The global outlook on climate change shifted radically in less than a week this November. The Paris Climate Agreement came into force on Friday, November 4, 2016. This allowed negotiators from the signatory countries to begin developing the rules of implementation at the 22nd Conference of the Parties (COP22) in Marrakech on Monday, November 7. This was years ahead of schedule and has challenged negotiators to develop implementation rules when many countries are still working to ratify the agreement.

Image courtesy of semisara, © 2010

Image courtesy of semisara, © 2010

Then on Tuesday, November 8, Donald Trump – a businessman who has called climate change a hoax perpetuated by China – was elected president of the United States, the world’s largest economy and second largest emitter of greenhouse gases.

This is undeniably a setback for global progress on climate change. While we don’t yet know exactly what President-elect Trump’s policies will be, he has ridiculed climate action as being bad for the economy. .  As of this writing, his publicized plans for the energy sector are heavily reliant on fossil fuels. In addition, a source from President-elect Trump’s transition team has indicated that he would seek a quick departure from the Paris Agreement. If the four year period for leaving the deal is too long for his taste, as President he could withdraw the United States from its parent treaty, the U.N. Framework Convention on Climate Change, which would only take one year. President-elect Trump will likely also renege on the Obama Administration’s commitments to give $3 billion to the Green Climate Fund.

All is not lost, however. No matter what Trump does as President, the deal is in force for all parties that have signed onto it, and the rhetoric out of the COP22 meeting in Marrakech that just concluded signals that the world will forge ahead with the deal. Past concerns about a possible Trump Presidency are credited as one of the motivations for the agreement’s remarkably rapid ratification. France’s Francois Hollande declared the deal “irreversible” on November 15, 2016, and China pledged that they will continue to honor the agreement regardless of what the United States does.

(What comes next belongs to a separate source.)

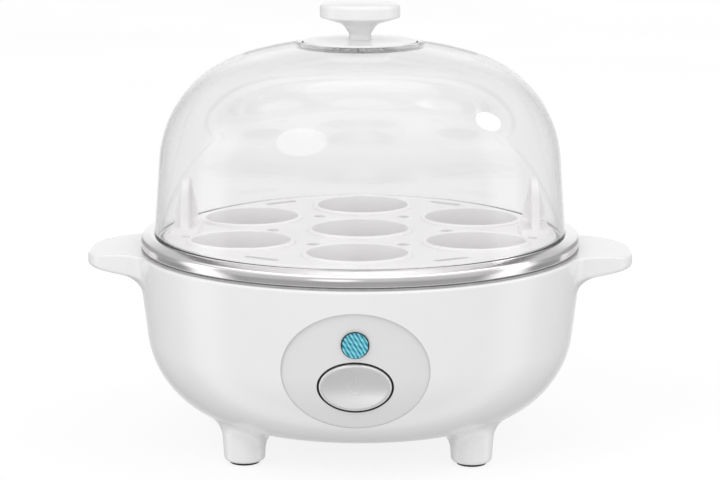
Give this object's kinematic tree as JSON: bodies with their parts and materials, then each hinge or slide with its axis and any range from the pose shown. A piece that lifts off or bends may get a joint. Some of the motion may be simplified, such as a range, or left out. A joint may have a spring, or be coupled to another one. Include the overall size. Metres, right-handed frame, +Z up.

There has also been modest tangible progress in addition to this political momentum. World emissions have remained steady rather than continuing to rise for the past three years.

For the time being, U.S. Secretary of State John Kerry has stated that the Obama administration will do everything it can to implement the Paris Climate Agreement before the new President-elect takes office in January 2017. While Trump will certainly not strive to meet the United States’ commitments under the Paris Agreement, and may even force the U.S. to leave the agreement, current market trends suggest that the U.S. will not fall as far short of its climate commitments as is feared.

Even if President Obama’s Clean Power Plan is overturned, the U.S. Energy Information Administration expects coal to not recover from its decline over the past decade and for renewables, particularly solar, to make up an increasingly large portion of U.S. electricity generation. Households and companies will continue to invest in efficiency, if only for cost savings, and prospects are good for the transportation sector to make significant gains in de-carbonization (through electrification and automation) whether or not they receive federal government support.

Furthermore, the federal government is not the sole supporter of green infrastructure and environmental regulations. The top 30 cities in the U.S. were home to 44% of the country’s population and the source of 50% of country’s GDP in 2010, giving these cities’ building codes, transportation policies, and pollution regulations tremendous influence over the U.S.’s greenhouse gas emissions. State governments can also  set their own environmental regulations that are stricter than federal regulations, something they will continue to do regardless of the party in the White House. California, for instance, has long lead the country in fuel efficiency standards, and Governor Jerry Brown has said that the state would continue its own climate efforts.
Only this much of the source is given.